Beliefs regarding student ability, and knowledge impact teachers’ instructional practices, which can impede students from engaging in deep learning. Jabari Mahiri, Race, Diversity, and Educational Policy Cluster member and Professor of Education, reveals this dynamic in his work comparing school-based and out-of-school literacy practices of African-American youth. In particular, he notes how the out-of-school literacy practices, in which students frequently engaged and expressed a deep commitment to, were marginally present or validated in traditional school settings, serving to alienate students who might otherwise be fully engaged in robust literacy development (Mahiri & Sablo, 1996). Kris D. Gutiérrez reveals similar trends when considering the deep learning practices and knowledge assets of English Language Learners. In revealing the social and academic constraints inherent within traditional approaches to the ELL community that prioritize English learning as the primary goal, Gutiérrez suggests that teachers’ assessment and activation of students’ full linguistic toolkit actually enables more literacy-based exploration and development in robust learning environments (Gutiérrez, 2009; Gutiérrez, Morales, & Martinez, 2009). In new work funded by the MacArthur Foundation, Gutiérrez and colleagues have studied the new media practices of Latino and lowincome communities. This work examines how youth and families develop and leverage their repertoires of practice (Gutiérrez & Rogoff, 2003) across the home and after-school programs. Studying youth and families across settings has highlighted the disconnect between new media/technology initiatives and practices proliferating across federal, state, and local levels and the everyday media practices of families. There are many threats to the “connected learning” necessary for rich engagement and equitable forms of learning (Ito, Gutiérrez, et al., 2013). For example, the pre-adolescent youth studied engaged collaboratively with siblings, peers, and parents in new media activities. This stands in stark contrast to the preferred and normative 1-to-1- participation structure that characterizes technology use in schools.
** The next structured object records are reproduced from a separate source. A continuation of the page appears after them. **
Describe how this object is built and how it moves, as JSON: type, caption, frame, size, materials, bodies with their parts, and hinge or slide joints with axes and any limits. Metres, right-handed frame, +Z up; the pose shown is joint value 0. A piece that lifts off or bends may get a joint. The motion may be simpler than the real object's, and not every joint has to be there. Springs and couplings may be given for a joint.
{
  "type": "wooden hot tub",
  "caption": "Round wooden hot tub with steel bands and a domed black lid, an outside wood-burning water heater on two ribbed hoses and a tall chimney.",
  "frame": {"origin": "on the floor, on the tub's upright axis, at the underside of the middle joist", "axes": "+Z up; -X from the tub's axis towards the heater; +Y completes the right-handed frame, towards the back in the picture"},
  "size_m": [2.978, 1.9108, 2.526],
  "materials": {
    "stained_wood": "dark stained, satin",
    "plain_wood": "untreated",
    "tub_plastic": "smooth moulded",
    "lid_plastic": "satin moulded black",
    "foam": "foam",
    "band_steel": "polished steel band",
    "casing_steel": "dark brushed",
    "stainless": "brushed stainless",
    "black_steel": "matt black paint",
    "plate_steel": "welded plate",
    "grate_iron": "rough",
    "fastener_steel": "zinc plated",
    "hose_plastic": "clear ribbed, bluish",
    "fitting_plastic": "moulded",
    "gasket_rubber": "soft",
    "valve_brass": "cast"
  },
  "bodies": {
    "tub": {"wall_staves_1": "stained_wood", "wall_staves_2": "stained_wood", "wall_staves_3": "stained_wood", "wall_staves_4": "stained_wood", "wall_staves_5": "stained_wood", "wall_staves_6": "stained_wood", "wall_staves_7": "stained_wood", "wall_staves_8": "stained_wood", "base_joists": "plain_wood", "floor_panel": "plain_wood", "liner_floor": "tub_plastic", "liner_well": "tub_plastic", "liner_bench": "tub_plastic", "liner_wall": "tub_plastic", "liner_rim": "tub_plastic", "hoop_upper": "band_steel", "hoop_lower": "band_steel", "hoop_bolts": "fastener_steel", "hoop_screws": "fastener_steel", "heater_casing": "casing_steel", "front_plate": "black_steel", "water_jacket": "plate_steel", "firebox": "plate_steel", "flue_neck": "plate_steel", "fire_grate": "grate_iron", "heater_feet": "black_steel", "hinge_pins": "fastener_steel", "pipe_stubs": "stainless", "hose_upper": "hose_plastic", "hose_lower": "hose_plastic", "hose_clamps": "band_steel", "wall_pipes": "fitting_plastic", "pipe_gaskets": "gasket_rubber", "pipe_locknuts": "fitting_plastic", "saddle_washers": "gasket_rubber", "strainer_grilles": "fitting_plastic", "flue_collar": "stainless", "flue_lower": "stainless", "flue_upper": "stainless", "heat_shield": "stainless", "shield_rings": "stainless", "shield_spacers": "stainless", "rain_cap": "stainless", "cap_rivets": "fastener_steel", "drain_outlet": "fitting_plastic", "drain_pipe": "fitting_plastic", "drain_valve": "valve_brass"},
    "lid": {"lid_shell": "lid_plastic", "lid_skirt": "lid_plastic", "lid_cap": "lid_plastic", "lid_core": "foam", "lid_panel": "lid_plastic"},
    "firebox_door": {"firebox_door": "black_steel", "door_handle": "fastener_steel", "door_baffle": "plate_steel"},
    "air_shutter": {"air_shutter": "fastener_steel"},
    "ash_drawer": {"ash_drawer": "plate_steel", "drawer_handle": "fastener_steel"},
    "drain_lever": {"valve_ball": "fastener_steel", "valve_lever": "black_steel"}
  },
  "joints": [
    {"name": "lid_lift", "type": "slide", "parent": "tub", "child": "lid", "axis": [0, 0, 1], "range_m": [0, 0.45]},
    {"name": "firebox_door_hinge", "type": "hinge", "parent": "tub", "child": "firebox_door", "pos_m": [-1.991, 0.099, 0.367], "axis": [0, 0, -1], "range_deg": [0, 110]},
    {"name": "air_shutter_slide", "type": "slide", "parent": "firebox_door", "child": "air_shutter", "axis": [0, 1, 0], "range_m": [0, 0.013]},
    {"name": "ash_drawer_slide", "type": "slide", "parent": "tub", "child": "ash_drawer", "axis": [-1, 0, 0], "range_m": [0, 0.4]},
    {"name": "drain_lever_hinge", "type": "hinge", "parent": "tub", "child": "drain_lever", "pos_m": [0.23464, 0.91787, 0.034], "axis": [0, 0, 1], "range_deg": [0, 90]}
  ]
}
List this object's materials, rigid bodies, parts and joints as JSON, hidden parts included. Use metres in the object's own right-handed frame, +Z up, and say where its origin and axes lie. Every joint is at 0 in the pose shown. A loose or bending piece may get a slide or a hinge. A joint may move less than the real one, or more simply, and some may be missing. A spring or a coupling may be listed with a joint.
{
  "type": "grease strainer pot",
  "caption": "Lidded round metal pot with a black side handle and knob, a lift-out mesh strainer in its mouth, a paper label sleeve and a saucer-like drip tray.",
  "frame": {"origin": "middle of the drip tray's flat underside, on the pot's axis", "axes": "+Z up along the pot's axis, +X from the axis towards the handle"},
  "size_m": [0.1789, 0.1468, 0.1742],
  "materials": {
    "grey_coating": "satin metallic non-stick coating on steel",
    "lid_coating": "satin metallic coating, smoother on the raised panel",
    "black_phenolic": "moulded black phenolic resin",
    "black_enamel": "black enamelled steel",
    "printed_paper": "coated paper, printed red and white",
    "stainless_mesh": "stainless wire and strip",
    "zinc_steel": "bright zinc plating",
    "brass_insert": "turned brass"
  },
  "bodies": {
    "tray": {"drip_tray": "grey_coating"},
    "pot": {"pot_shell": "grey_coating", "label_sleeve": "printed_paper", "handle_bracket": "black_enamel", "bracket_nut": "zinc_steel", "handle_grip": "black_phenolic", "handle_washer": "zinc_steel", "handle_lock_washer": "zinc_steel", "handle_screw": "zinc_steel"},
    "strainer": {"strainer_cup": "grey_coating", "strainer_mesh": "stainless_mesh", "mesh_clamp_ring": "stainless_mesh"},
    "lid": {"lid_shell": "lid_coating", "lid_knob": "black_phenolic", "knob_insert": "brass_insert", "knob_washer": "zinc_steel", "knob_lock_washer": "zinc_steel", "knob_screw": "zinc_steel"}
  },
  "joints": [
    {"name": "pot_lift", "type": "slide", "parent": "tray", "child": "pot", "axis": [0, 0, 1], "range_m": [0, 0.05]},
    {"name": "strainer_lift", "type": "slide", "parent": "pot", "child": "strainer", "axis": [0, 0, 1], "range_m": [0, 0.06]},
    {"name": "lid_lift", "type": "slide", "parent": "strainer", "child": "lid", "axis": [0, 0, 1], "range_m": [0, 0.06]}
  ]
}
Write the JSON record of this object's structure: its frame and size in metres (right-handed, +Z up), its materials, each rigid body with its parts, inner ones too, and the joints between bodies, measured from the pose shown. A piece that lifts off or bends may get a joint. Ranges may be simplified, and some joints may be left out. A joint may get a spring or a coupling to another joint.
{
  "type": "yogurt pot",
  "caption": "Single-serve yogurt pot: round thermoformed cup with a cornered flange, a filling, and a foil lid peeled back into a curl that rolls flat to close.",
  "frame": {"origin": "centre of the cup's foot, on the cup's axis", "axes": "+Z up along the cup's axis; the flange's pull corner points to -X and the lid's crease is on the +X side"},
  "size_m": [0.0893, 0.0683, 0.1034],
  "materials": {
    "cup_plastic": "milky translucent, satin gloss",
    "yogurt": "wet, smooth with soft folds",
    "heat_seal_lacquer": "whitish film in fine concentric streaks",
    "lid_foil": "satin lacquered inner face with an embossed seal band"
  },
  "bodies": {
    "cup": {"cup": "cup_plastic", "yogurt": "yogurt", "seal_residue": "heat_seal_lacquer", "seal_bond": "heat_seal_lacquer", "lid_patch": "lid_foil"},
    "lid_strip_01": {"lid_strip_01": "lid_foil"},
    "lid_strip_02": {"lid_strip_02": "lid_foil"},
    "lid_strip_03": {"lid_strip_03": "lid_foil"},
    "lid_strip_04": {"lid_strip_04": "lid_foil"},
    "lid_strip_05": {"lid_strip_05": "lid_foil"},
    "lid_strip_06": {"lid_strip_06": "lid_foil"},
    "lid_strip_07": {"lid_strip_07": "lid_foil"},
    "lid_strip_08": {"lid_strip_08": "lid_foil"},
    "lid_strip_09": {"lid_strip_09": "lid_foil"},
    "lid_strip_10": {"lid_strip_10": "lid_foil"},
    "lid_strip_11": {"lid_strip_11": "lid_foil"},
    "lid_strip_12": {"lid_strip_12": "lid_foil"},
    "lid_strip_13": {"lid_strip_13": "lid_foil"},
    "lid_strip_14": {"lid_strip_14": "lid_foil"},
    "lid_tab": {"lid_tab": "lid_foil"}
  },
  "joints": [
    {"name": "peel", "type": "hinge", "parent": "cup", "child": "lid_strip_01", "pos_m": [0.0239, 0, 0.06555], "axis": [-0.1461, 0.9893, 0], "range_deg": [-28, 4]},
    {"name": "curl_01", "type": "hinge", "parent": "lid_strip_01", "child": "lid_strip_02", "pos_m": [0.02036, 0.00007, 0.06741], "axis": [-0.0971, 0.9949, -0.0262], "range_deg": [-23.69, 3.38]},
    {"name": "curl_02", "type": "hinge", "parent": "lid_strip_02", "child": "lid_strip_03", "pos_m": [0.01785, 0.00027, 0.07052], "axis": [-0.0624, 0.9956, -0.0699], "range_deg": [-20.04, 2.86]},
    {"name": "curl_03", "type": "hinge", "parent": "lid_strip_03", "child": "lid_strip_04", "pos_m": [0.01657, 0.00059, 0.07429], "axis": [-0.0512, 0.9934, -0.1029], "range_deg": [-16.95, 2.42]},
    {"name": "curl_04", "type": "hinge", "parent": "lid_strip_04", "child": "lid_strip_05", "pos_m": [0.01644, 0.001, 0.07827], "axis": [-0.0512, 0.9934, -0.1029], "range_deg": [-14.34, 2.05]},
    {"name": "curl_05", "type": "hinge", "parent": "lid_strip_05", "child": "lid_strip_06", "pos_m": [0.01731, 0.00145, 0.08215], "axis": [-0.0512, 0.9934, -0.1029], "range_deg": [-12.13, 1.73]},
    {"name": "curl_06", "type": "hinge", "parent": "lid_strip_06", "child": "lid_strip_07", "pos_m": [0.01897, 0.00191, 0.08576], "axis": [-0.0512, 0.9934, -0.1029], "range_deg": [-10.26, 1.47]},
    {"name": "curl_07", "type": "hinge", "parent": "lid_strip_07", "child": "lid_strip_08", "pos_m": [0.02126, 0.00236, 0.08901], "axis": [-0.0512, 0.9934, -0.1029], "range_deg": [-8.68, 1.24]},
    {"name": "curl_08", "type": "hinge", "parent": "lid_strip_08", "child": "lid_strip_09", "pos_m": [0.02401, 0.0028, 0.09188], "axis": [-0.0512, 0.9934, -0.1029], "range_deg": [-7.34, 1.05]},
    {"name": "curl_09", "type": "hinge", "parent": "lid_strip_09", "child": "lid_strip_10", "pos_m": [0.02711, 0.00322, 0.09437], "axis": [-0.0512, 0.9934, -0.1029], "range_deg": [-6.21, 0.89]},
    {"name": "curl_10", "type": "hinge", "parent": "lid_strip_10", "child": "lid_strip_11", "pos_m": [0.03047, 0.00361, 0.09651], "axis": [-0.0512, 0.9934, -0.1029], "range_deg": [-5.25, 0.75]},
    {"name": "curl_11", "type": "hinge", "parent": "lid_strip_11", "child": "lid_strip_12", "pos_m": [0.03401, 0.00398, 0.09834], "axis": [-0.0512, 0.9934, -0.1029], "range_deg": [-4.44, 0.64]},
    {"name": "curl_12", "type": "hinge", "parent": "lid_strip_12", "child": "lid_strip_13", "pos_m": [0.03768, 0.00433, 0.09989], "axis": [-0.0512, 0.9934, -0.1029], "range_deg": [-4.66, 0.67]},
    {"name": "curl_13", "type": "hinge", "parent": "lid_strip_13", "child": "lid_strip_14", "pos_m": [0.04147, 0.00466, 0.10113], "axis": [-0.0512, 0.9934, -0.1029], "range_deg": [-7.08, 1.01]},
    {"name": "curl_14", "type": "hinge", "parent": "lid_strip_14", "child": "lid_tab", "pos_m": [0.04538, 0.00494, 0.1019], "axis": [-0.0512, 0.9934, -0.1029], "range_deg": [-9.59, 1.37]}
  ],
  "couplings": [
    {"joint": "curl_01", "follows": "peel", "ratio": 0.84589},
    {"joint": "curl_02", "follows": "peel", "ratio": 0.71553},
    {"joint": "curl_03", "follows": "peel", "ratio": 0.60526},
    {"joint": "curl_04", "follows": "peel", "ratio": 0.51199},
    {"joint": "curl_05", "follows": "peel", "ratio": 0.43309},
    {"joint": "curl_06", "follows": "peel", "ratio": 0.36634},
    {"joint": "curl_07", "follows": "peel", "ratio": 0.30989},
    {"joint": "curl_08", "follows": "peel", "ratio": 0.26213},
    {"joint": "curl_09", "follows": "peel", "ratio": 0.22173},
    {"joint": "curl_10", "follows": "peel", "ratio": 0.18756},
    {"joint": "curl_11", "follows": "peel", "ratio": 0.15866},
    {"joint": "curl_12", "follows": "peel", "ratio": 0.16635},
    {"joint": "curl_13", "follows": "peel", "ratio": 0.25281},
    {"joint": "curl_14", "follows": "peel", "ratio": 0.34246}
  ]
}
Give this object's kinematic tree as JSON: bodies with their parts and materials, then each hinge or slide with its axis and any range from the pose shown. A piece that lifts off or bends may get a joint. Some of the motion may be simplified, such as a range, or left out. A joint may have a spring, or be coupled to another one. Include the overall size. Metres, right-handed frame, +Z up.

This disconnect is further exacerbated by English only or English dominant practices in new media activity, rather than using youths’ full linguistic toolkit to engage in consequential learning. In contrast, Gutiérrez found that children’s interaction with parents and siblings and the tools they use play an important role in socializing children into technology use and for the development of children’s digital practices. Mothers, in particular, play a significant role in children’s access to new media, as mothers’ mobile phones provide a hub of access to information and communication among family members.
A key contribution of this work lies in its reframing of families’ in general and their new media practices in particular. Gutiérrez’ team found that the Latina/o families with whom they worked employ creativity and ingenuity to expand the possibilities of their current circumstances through their use of technology in the home. The parents, specifically mothers, orchestrated what they deem as the responsible use of digital technologies in the household in order to ensure the academic success and safety of their children. This orchestration included setting of parameters, as well as organizing opportunities to interact with digital media that facilitate learning. Of interest, mothers in this study also reorganized ordinary practices with digital media to re-purpose tools and their possibilities, engaging in process of “inventos” (Schwartz & Gutiérrez, 2015), or the way in which nondominant communities engage their creativity and ingenuity to create everyday objects for learning. This work aims to contribute to a shift in public discourse about the role of Latino/a parents in their children’s learning and to educational policy and practice around technology.